Recorded information:
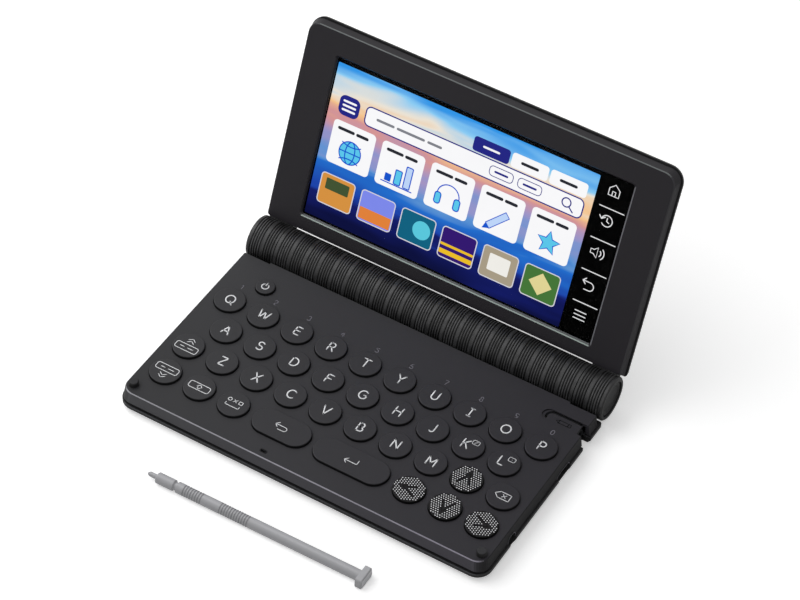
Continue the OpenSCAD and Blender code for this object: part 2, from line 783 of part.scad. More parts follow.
// Four rubber feet: two under the tray and two under the ends of the sleeve
module rubber_feet() {
    color([0.06, 0.06, 0.06]) at_axis() {
        for (s = [-1, 1]) {
            translate([s * front_foot_x, front_foot_y, table_z])
                linear_extrude(foot_h + foot_sunk - 2 * tiny) capsule(foot_len, foot_r - snug);
            translate([s * rear_foot_x - rear_foot_w / 2, -rear_foot_d / 2, table_z])
                cube([rear_foot_w, rear_foot_d, rear_foot_seat - table_z - 2 * tiny]);
        }
    }
}

// Rubber bumpers on the deck that the closed lid rests on
module lid_bumpers() {
    color([0.06, 0.06, 0.06]) at_axis() for (s = [-1, 1]) translate([s * bumper_x, bumper_y, 0]) {
        translate([0, 0, deck_z + tiny]) button(bumper_d / 2, bumper_top - deck_z - tiny, 0.5);
        translate([0, 0, deck_under - 0.3]) cylinder(d = bumper_stem, h = deck_t + 0.5, $fn = 24);
    }
}

// Round button with a rounded top edge
module button(r, h, edge) {
    rotate_extrude() {
        square([r - edge, h]);
        square([r, h - edge]);
        translate([r - edge, h - edge]) intersection() {
            circle(edge);
            square(edge);
        }
    }
}

// Screws that hold the two halves of the case together
module case_screws() {
    color([0.6, 0.6, 0.62]) at_axis() for (p = SCREWS) translate([p[0], p[1], 0]) difference() {
        union() {
            translate([0, 0, under_z]) cylinder(d = screw_head_d, h = screw_head_t - 2 * tiny, $fn = 32);
            translate([0, 0, screw_head_z - near])
                cylinder(d = screw_d, h = screw_top - screw_head_z + near, $fn = 24);
        }
        translate([0, 0, under_z - 0.2]) {
            cube([2.4, 0.5, 1], center = true);
            cube([0.5, 2.4, 1], center = true);
        }
    }
}

// One key: a round cap with a flange under the deck
module key_cap(r) {
    translate([0, 0, flange_low]) button(r, key_top - flange_low, key_edge);
    translate([0, 0, flange_low]) cylinder(r = r + flange_w, h = flange_t);
}

module round_key(k) {
    color([0.2, 0.2, 0.21]) at_axis() translate([k[1], k[2], 0]) key_cap(key_d / 2);
}

module key_power() {
    color([0.2, 0.2, 0.21]) at_axis() translate([power_x, power_y, 0]) key_cap(power_d / 2);
}

// A long key: two round ends and the same section drawn out between them
module long_key(k) {
    r = key_d / 2;
    color([0.2, 0.2, 0.21]) at_axis() translate([k[1], k[2], 0]) {
        for (s = [-1, 1]) translate([s * k[3] / 2, 0, 0]) key_cap(r);
        translate([-k[3] / 2, 0, 0]) rotate([90, 0, 90]) linear_extrude(k[3]) {
            translate([-r, flange_low]) square([2 * r, key_top - key_edge - flange_low]);
            translate([-r + key_edge, flange_low]) square([2 * (r - key_edge), key_top - flange_low]);
            translate([-r - flange_w, flange_low]) square([2 * (r + flange_w), flange_t]);
            for (s = [-1, 1]) translate([s * (r - key_edge), key_top - key_edge]) circle(key_edge);
        }
    }
}

// Front frame of the lid, with the window for the screen
module lid_bezel() {
    color([0.17, 0.17, 0.18]) at_lid() difference() {
        hull() {
            level(bezel_half - deck_edge, bezel_far - deck_edge, -bezel_near, corner_r, bezel_z);
            level(bezel_half, bezel_far, -near_at(bezel_z + deck_edge), corner_r, bezel_z + deck_edge);
            level(bezel_half + wall_draft, bezel_far + wall_draft, -near_at(bezel_top), corner_r, bezel_top);
        }
        slab(bezel_half - case_wall, bezel_far - case_wall, -(bezel_near + case_wall), corner_r - case_wall,
            bezel_under, bezel_top + cut);
        // The window's frame slopes in towards the glass
        translate([window_x, 0, 0]) {
            hull() {
                level(window_half, window_far, -window_near, 1.2, bezel_z - tiny);
                level(window_half - window_slope, window_far - window_slope, -(window_near + window_slope), 1,
                    bezel_z + bezel_t - 0.4);
            }
            slab(window_half - window_slope, window_far - window_slope, -(window_near + window_slope), 1,
                bezel_z, bezel_under + cut);
        }
        // Openings in the near wall for the knuckles' arms
        pair() translate([arm_in - arm_slot, -bezel_near - case_wall - 0.3, bezel_under])
            cube([arm_w + 2 * arm_slot, bezel_near - cover_near + case_wall + cut,
                bezel_top - bezel_under + cut]);
    }
}

// Back cover of the lid
module lid_cover() {
    color([0.12, 0.12, 0.14]) at_lid() difference() {
        union() {
            hull() {
                level(cover_half, cover_far, -cover_near, corner_r + cover_step, cover_rim_z);
                level(cover_half, cover_far, -(cover_near + end_bevel), corner_r + cover_step,
                    cover_top - cover_edge);
                level(cover_half - cover_edge, cover_far - cover_edge, -(cover_near + 2 * end_bevel),
                    corner_r + cover_step - cover_edge, cover_top);
            }
            slab(bezel_half - case_wall - lip_fit, bezel_far - case_wall - lip_fit,
                -(bezel_near + case_wall + lip_fit), corner_r - case_wall, bezel_top - 0.6, cover_rim_z + tiny);
        }
        slab(bezel_half - case_wall - lip_fit - lip_wall, bezel_far - case_wall - lip_fit - lip_wall,
            -(bezel_near + case_wall + lip_fit + lip_wall), corner_r - case_wall - 0.5, bezel_top - cut,
            cover_in);
        pair() translate([arm_in - arm_slot, -arm_len, bezel_top - cut])
            cube([arm_w + 2 * arm_slot, arm_len, cover_in - bezel_top + cut]);
    }
}

// Ribbed knuckles at both ends of the barrel, with the arms that carry the lid
module hinge_knuckles() {
    bore_deep = pin_reach + 0.3;
    knuckle_edge = 0.5;
    shoulder_low = bezel_z + 0.2;
    shoulder_back = 1.5;
    color([0.17, 0.17, 0.18]) at_lid() pair() difference() {
        union() {
            turned(knuckle_in, barrel_half, knuckle_edge);
            // Shoulder that fills the corner between the barrel and the lid
            translate([knuckle_in, 0, 0]) rotate([90, 0, 90]) linear_extrude(arm_in - knuckle_in + arm_w + 1)
                polygon([
                    [lid_fit - near_at(shoulder_low), shoulder_low], [lid_fit - cover_near, cover_rim_z],
                    [-shoulder_back, barrel_r - 0.15], [-shoulder_back, shoulder_low]
                ]);
            translate([arm_in, -arm_len + 0.3, arm_z])
                cube([arm_w, arm_len - 2, cover_in - arm_z - lid_fit]);
        }
        x_bar(pin_d / 2 + pin_fit, knuckle_in - cut, bore_deep);
        x_bar(cap_r + near, barrel_half - cap_t - cap_sunk, barrel_half + cut);
    }
}

// Dished discs that close the ends of the barrel
module knuckle_caps() {
    dish = 0.35;
    dish_r = cap_r - 0.9;
    color([0.14, 0.14, 0.15]) at_lid() pair()
        translate([barrel_half - cap_t - cap_sunk + 2 * tiny, 0, 0]) rotate([0, 90, 0]) difference() {
            button(cap_r, cap_t, 0.3);
            translate([0, 0, cap_t - dish]) cylinder(r1 = dish_r - 1, r2 = dish_r, h = dish + tiny);
        }
}

// Display panel behind the glass
module display_panel() {
    color([0.3, 0.4, 0.6]) at_lid() translate([(picture_left + picture_right) / 2, 0, 0])
        slab((picture_right - picture_left) / 2 + panel_margin, picture_far + panel_margin,
            -(picture_near - panel_margin), 0.5, panel_z, panel_z + panel_t);
}

// Touch glass over the display and the row of touch keys beside it
module touch_glass() {
    color([0.1, 0.1, 0.12, 0.6]) at_lid() translate([window_x, 0, 0])
        slab(window_half + glass_margin, window_far + glass_margin, -(window_near - glass_margin), 1,
            glass_z, glass_z + glass_t);
}

// Stylus, lying along X on the table
module stylus() {
    nib_r = 0.9;
    neck = nib_len + 7.8;
    neck_r = stylus_r - 0.6;
    near_ribs = neck + 3.6;
    far_ribs = neck + 18.4;
    rib_depth = 0.2;
    rib_half = 0.28;
    shaft_end = stylus_len - head_t;
    ribs = [for (i = [0 : 7]) near_ribs + i, for (i = [0 : 11]) far_ribs + i];
    rib_points = [for (x = ribs, k = [-1, 0, 1]) [stylus_r - (k == 0 ? rib_depth : 0), x + k * rib_half]];
    color([0.62, 0.62, 0.64]) at_axis()
        translate([head_x, -stylus_lies, table_z + head_h / 2]) rotate([0, 0, stylus_turn]) {
            translate([-stylus_len, 0, -(head_h - stylus_d) / 2]) {
                rotate([0, 90, 0]) rotate_extrude($fn = 48) polygon(concat(
                    [[0, 0], [nib_r * 0.55, 0.15], [nib_r, 0.9], [nib_r, nib_len], [stylus_r - 0.4, nib_len],
                     [stylus_r, nib_len + 0.4], [stylus_r, neck - 0.9], [neck_r, neck - 0.35],
                     [neck_r, neck + 0.35], [stylus_r, neck + 0.65]],
                    rib_points,
                    [[stylus_r, shaft_end + tiny], [0, shaft_end + tiny]]
                ));
            }
            translate([-head_t, 0, 0]) stylus_head();
        }
}

// Flat head across the stylus, with round corners and a bevelled outer edge
module stylus_head() {
    bevel = 0.4;
    corner = 0.8;
    rotate([90, 0, 90]) hull() for (b = [0, bevel]) linear_extrude(head_t - bevel + b)
        offset(r = corner, $fn = 32)
            square([head_w - 2 * (corner + b), head_h - 2 * (corner + b)], center = true);
}

upper_case();
lower_case();
barrel_sleeve();
battery_cover();
cells();
battery_contacts();
hinge_pins();
main_board();
key_sheet();
stylus_tube();
speaker();
rubber_feet();
lid_bumpers();
case_screws();
lid_bezel();
lid_cover();
hinge_knuckles();
knuckle_caps();
display_panel();
touch_glass();
stylus();
key_power();
for (k = ROUND_KEYS) round_key(k);
for (k = LONG_KEYS) long_key(k);
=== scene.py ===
# %% [markdown]
# # A pocket electronic dictionary, dressed for a picture
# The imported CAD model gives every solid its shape, its place and the body that it moves with. This
# script adds what a mould or a printing pad adds on the real thing: the grain of the plastics, the
# white signs on the keys, the picture behind the glass, and the light that shows them.

# %% Load the model
import json
import bpy
from math import cos, degrees, dist, pi, radians, sin
from mathutils import Matrix, Vector


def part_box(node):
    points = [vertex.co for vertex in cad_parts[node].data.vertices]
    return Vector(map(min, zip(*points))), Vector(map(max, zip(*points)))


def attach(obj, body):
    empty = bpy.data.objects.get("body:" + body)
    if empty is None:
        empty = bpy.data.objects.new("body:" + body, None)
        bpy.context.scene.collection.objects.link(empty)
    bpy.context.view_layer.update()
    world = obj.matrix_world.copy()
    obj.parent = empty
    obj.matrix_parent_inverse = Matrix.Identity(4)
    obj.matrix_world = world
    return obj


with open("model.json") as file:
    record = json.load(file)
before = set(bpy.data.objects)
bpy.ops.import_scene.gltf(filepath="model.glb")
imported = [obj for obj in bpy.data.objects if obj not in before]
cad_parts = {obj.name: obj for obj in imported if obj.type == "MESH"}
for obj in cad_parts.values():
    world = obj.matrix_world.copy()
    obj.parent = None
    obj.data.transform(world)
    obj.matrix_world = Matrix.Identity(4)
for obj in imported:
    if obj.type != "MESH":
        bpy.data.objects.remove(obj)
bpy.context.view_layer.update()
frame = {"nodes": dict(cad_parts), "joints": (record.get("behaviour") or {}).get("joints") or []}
nodes = frame["nodes"]
joints = {joint["name"]: joint for joint in frame["joints"]}
MM = 0.001

# %% [markdown]
# ## Two drawing boards
# Everything printed lies either on the deck or on the lid. Both are easiest to draw flat, in
# millimetres, with x to the right, y up the board and z towards the reader. A matrix then lays the
# board in its place. The hinge joint knows the axis and how far the lid stands open, so a board laid
# with it fits also when the model changes.

# %% The deck's board and the lid's board
hinge = joints["lid_hinge"]
AXIS = Vector(hinge["pos_m"])
LID_OPEN = radians(-hinge["range_deg"][0])
DECK = Matrix.Translation(AXIS) @ Matrix.Scale(MM, 4)
LID = Matrix.Translation(AXIS) @ Matrix.Rotation(pi - LID_OPEN, 4, "X") @ Matrix.Scale(MM, 4)


def key_place(key):
    """Middle of a key's top on the deck's board, in millimetres."""
    low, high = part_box(key)
    return (Vector(((low.x + high.x) / 2, (low.y + high.y) / 2, high.z)) - AXIS) / MM


print("lid open", round(degrees(LID_OPEN), 1), "degrees")
print("Q key at", [round(c, 2) for c in key_place("key_q")])

# %% [markdown]
# ## Camera
# The photograph was taken from the front right with a long lens, 46 degrees down. A camera is a
# place and three directions: forwards, right and up. They come from the turn round the vertical, the
# tilt and a small roll, and fill the columns of its matrix.

# %% Camera
def add(name, data):
    """A new object in the scene."""
    made = bpy.data.objects.new(name, data)
    bpy.context.scene.collection.objects.link(made)
    return made


YAW, TILT, ROLL = (radians(a) for a in (28.9875, 46.3518, 2.9285))
FROM_AXIS = Vector((0.36394, -0.68034, 0.81611))
FOCAL_PIXELS, PICTURE_PIXELS = 3134.19, 800

forward = Vector((-sin(YAW) * cos(TILT), cos(YAW) * cos(TILT), -sin(TILT)))
level = Vector((cos(YAW), sin(YAW), 0))
raised = level.cross(forward)
right = cos(ROLL) * level + sin(ROLL) * raised
upward = -sin(ROLL) * level + cos(ROLL) * raised

lens = bpy.data.cameras.new("photo_camera")
lens.sensor_width = 36
lens.lens = FOCAL_PIXELS / PICTURE_PIXELS * lens.sensor_width
lens.clip_start = 0.01
camera = add("photo_camera", lens)
turn = Matrix((right, upward, -forward)).transposed().to_4x4()
camera.matrix_world = Matrix.Translation(AXIS + FROM_AXIS) @ turn
bpy.context.scene.camera = camera
print("lens", round(lens.lens, 2), "mm")

# %% [markdown]
# ## Table, sky and lamps
# A product picture wants even, soft light. The sky does most of it. It is brighter on the left, as
# beside a large window, so walls that face right stay dark. A wide lamp overhead shapes the lid and
# the barrel, and a slim one at the front adds to the walls that face it. The table is pale. For rays
# that come from the camera it gets a little light of its own, which makes it paper white and still
# leaves the shadow of the object on it.

# %% Helpers for nodes and colours
def put(tree, kind, values=None, **settings):
    """Adds a node. A value is a number, a colour, or a socket or node to link."""
    made = tree.nodes.new(kind)
    for name, setting in settings.items():
        setattr(made, name, setting)
    for socket, value in (values or {}).items():
        if isinstance(value, bpy.types.Node):
            value = value.outputs[0]
        if isinstance(value, bpy.types.NodeSocket):
            tree.links.new(value, made.inputs[socket])
        else:
            made.inputs[socket].default_value = value
    return made


def calc(tree, operation, *values):
    """The result of a Math node on numbers and sockets."""
    return put(tree, "ShaderNodeMath", dict(enumerate(values)), operation=operation).outputs[0]


def vector_calc(tree, operation, *values):
    """The result of a Vector Math node."""
    result = "Value" if operation == "DOT_PRODUCT" else "Vector"
    return put(tree, "ShaderNodeVectorMath", dict(enumerate(values)), operation=operation).outputs[result]


def times(tree, colour, factor):
    """A colour multiplied by a number or by another colour."""
    return vector_calc(tree, "MULTIPLY", colour, factor)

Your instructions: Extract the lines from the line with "obj.parent = empty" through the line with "[round(c, 2) for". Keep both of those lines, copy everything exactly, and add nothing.

The response:
    obj.parent = empty
    obj.matrix_parent_inverse = Matrix.Identity(4)
    obj.matrix_world = world
    return obj


with open("model.json") as file:
    record = json.load(file)
before = set(bpy.data.objects)
bpy.ops.import_scene.gltf(filepath="model.glb")
imported = [obj for obj in bpy.data.objects if obj not in before]
cad_parts = {obj.name: obj for obj in imported if obj.type == "MESH"}
for obj in cad_parts.values():
    world = obj.matrix_world.copy()
    obj.parent = None
    obj.data.transform(world)
    obj.matrix_world = Matrix.Identity(4)
for obj in imported:
    if obj.type != "MESH":
        bpy.data.objects.remove(obj)
bpy.context.view_layer.update()
frame = {"nodes": dict(cad_parts), "joints": (record.get("behaviour") or {}).get("joints") or []}
nodes = frame["nodes"]
joints = {joint["name"]: joint for joint in frame["joints"]}
MM = 0.001

# %% [markdown]
# ## Two drawing boards
# Everything printed lies either on the deck or on the lid. Both are easiest to draw flat, in
# millimetres, with x to the right, y up the board and z towards the reader. A matrix then lays the
# board in its place. The hinge joint knows the axis and how far the lid stands open, so a board laid
# with it fits also when the model changes.

# %% The deck's board and the lid's board
hinge = joints["lid_hinge"]
AXIS = Vector(hinge["pos_m"])
LID_OPEN = radians(-hinge["range_deg"][0])
DECK = Matrix.Translation(AXIS) @ Matrix.Scale(MM, 4)
LID = Matrix.Translation(AXIS) @ Matrix.Rotation(pi - LID_OPEN, 4, "X") @ Matrix.Scale(MM, 4)


def key_place(key):
    """Middle of a key's top on the deck's board, in millimetres."""
    low, high = part_box(key)
    return (Vector(((low.x + high.x) / 2, (low.y + high.y) / 2, high.z)) - AXIS) / MM


print("lid open", round(degrees(LID_OPEN), 1), "degrees")
print("Q key at", [round(c, 2) for c in key_place("key_q")])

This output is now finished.